It’s 8:00 a.m, and Margaret Holden has just returned from her Yoga class in her south Delhi neighbourhood. She opens the fridge to see what she can carry for lunch, settles for ‘baingan ka bharta’ and chapattis, and rushes off to get ready for work. By 9:15 a.m, she is in the office of The Energy and Resources Institute (Teri), where she works on international climate change policy, US-India relations and much more.
“It’s an exciting time to be in India and do this kind of work,” says the environment policy and political science graduate from Yale University, in the US. In 2008, the 22-year-old attended an on-campus lecture by Teri director general RK Pachauri, and decided to work in India. A US citizen, she landed in Delhi the same year with a two-year contract, and has been here since.
That was also the year, when Polish national Kataryzna, 25, arrived for an internship with Delhi-based Bird Group, a diversified conglomerate working in travel and technology. With a master’s in international business from Warsaw University, Kataryzna helped Bird Information Systems (BIS), a group subsidiary, foray into Latin America and Russia within a year, selling airline inventory and reservation system solutions. “I speak Russian, Polish, French and Spanish, so it worked out for me,” she says, having snagged the job after just a year of internship. She travelled to and from Europe — a market she was familiar with — and added substantially to the client list, enabling the first-ever international division within the company. The company has now recruited two more interns from Peru and Russia, to focus on the new markets. “A local understands the market dynamics better,” says Kataryzna, who is now project leader for corporate and strategic alliance, IT systems, for BIS’ international markets. And loves it in India.

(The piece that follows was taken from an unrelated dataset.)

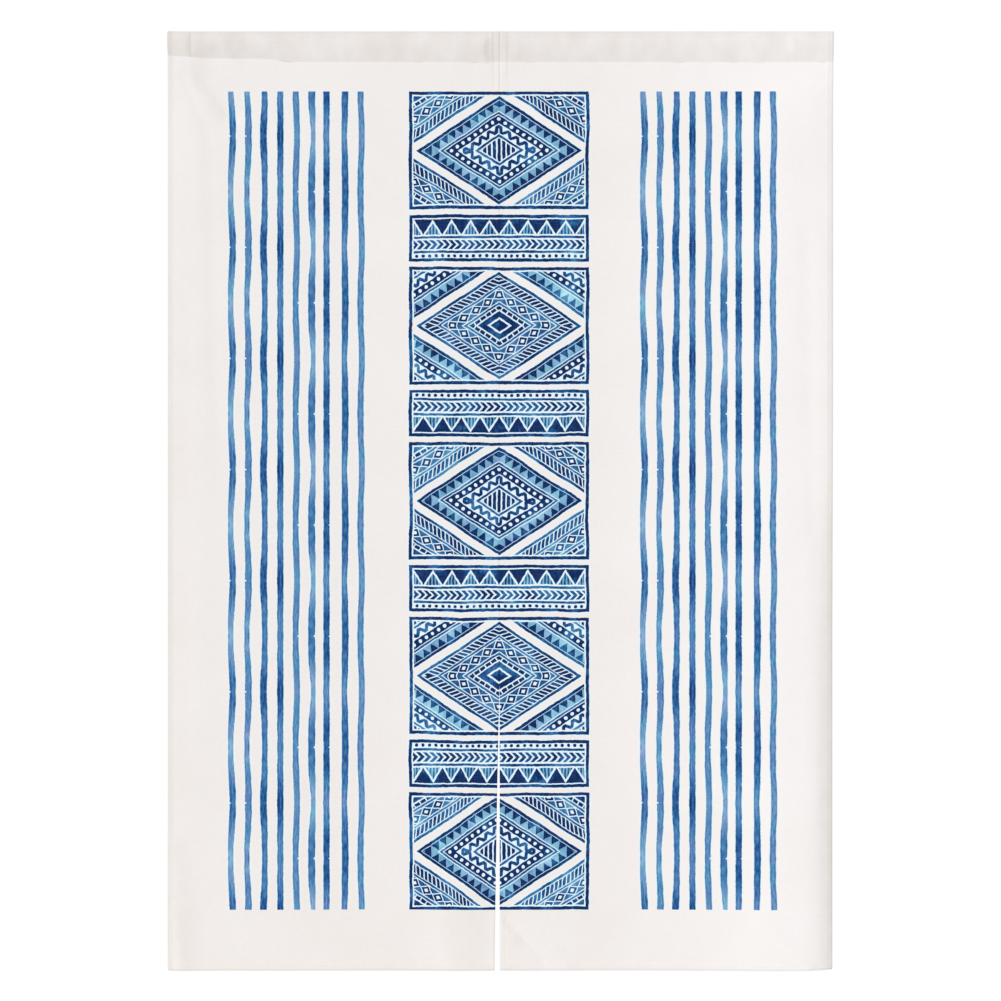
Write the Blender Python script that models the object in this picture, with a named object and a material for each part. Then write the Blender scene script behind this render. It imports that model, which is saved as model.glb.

Holden and Kataryzna are part of a growing number of expatriates who come to India to intern or look for jobs, and stay back because of better opportunities.
Teri has seen the number of its expat interns jump from 13 in 2008, to 24 in 2009 and possibly they will have 26 this year. Students from some of the best colleges across the globe — Cambridge in the UK, the Ivy League in America — have been coming here to work in climate change and sustainable development. “These are hot issues today, globally. Job options for professionals from this field are increasing, and so is interest among students,” says Geetika Sharma, senior manager, HR, at Teri.
IT education company Educomp has seen 40 interns in the past two years, from countries as varied as the UK and the US, to Sri Lanka and Poland, wanting to work in an ‘emerging economy’. “The trend indicates that interest among young foreigners is only growing,” says Educomp senior VP (HR & administration) Venkatesh MS. A senior home ministry official adds: “The number of expats, including freshers, coming for work here in 2008-09 went up by 15% over the previous years.”
The International Association of Students in Economics and Business Management (AIESEC), the world’s largest youth organisation that conducts student exchange across the globe, too, has evidence for this. The number of exchanges went from 1,015 in 2007, to 1,713 in the first six months of 2010. Of this, 1,443 are expats. “Earlier, it was only the social sector that attracted foreigners. Post recession, corporate India is getting more attention,” says Preetika Rana, VP, communication, AIESEC.